Taking first the unquestionably Tertiary granites which occur as bosses and intrusive sheets, we have to note that the more coarsely crystalline granophyres are hardly to be distinguished externally from granite. As the dark ferro-magnesian constituent of these rocks was generally believed to be hornblende, they were called by the older petrographers "syenite"; that is, granite with hornblende instead of mica. The peculiar micropegmatitic groundmass, which constitutes the distinguishing feature of the granophyres, may occasionally be observed so reduced in amount as only to appear here and there between the other minerals, which are grouped in a granitic structure. From this condition, one step further carries us into a true granite, from which all trace of the granophyric character has disappeared. Such gradations may be traced even within short distances in the same boss of rock. Thus, in the hornblende-biotite-granite boss of Beinn-an-Dubhaich, Skye, a thoroughly granitic arrangement of the component minerals is observable in the centre, while a specimen taken from near the edge on the shore of Camas Malag shows the development of a granophyric groundmass. But, though the large bosses are usually somewhat coarsely crystalline in the centre, and tend to assume finer felsitic textures around their borders, as was observed long ago by Oeynhausen and Von Dechen,[365] the granitic structure is sometimes exhibited even at the very edge, and not only so, but in the dykes that protrude from the bosses into the surrounding rocks. Thus the Beinn-an-Dubhaich mass, at its margin in Camas Malag, sends a vein into the surrounding limestone, but though more close-grained than the main body of the rock, this vein is neither felsitic nor granophyric, but truly granitic in structure.

[365] Karsten's Archiv, i. p. 89.

So far as I have observed, the true granites contain a brown mica and also a little hornblende, both visible to the naked eye, but generally somewhat decomposed. These rocks are thus hornblende-biotite-granites (amphibole-granitites of Rosenbusch). They may be defined as medium-grained aggregates of quartz, orthoclase (also plagioclase), biotite and hornblende, with sometimes magnetite, apatite, epidote and zircon. Dr. Hatch found that in some instances (Beinn-an-Dubhaich) the quartz contains minute inclusions (glass?), bearing immovable bubbles with strongly-marked contours; while in others (Beinn-na-Chro, Skye) this mineral is full of liquid inclusions with bubbles, sometimes vibratile, sometimes fixed. He remarked that the quartz and felspar have consolidated almost simultaneously, but that in some instances (Marsco, Glen Sligachan) there are isolated roughly idiomorphic crystals, of a white, less turbid orthoclase, which belong to a slightly earlier consolidation than that of the more kaolinized felspar of the rest of the rock.

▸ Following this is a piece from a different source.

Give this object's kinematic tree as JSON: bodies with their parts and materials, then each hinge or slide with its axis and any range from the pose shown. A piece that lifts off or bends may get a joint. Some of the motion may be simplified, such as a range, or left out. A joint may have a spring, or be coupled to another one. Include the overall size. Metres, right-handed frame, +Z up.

The granite of the island of Arran, in the Birth of Clyde, which is here included in the Tertiary volcanic series, has long been recognized as consisting of two distinct portions, an eastern or coarse-grained, and a western or fine-grained variety. The latter sends veins into the former. These granites contain orthoclase, plagioclase, quartz and dark mica, the quartz being often idiomorphic with respect to the felspar, and a tendency towards a micropegmatitic structure being sometimes observable. A distinguishing characteristic of the Arran granite is the cavernous or drusy structure which it presents, the cavities being often lined with well-crystallized orthoclase and smoky quartz.[366] The granite of the Mourne Mountains in Ireland closely resembles that of Arran. Its druses, with their beautifully terminated minerals, have long been well known.

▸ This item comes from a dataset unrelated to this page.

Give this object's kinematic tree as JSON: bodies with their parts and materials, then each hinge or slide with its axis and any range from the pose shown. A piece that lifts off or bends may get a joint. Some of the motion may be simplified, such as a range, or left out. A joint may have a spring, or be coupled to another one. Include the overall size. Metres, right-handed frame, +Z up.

[366] See Mr. Teall's British Petrography, p. 328.

Microgranite.—This term is applied to certain intrusive masses, which megascopically may be classed with the quartz-porphyries and felsites, but which microscopically are found to possess a holocrystalline granitic groundmass of quartz and orthoclase, through which are scattered porphyritic crystals of the same two minerals, sometimes also with plagioclase, augite, magnetite or apatite. Rocks of this type do not appear to be abundant. They occur as dykes and bosses, but occasionally also as sheets. I have collected them from Skye, Rum and Ardnamurchan.

Granophyre.—Under this name may be grouped the large majority of the acid rocks which play an important part in the geology of the West of Scotland. They are typically developed in the islands of Mull and Skye. Generally pale grey or buff in colour, they range in texture from the true granites, into which, as above stated, they graduate, to exceedingly close-grained varieties like the felsites of Palæozoic formations. In the great majority of them the micrographic intergrowth of quartz and felspar, known as micropegmatite, is their conspicuous structure, and even constitutes most of their substance. They may thus be classed generally as granophyres, in the sense in which this term is employed by Rosenbusch, but without his limitation of it to pre-Tertiary rocks.

The specific gravity of these rocks has been determined from a series of specimens by Mr. A. Harker to range from about 2·3 among the felsites to 2·7 among the granites. No chemical analyses of these rocks have yet been made, but they have been subjected to microscopical examination, and their general structure and composition are now known.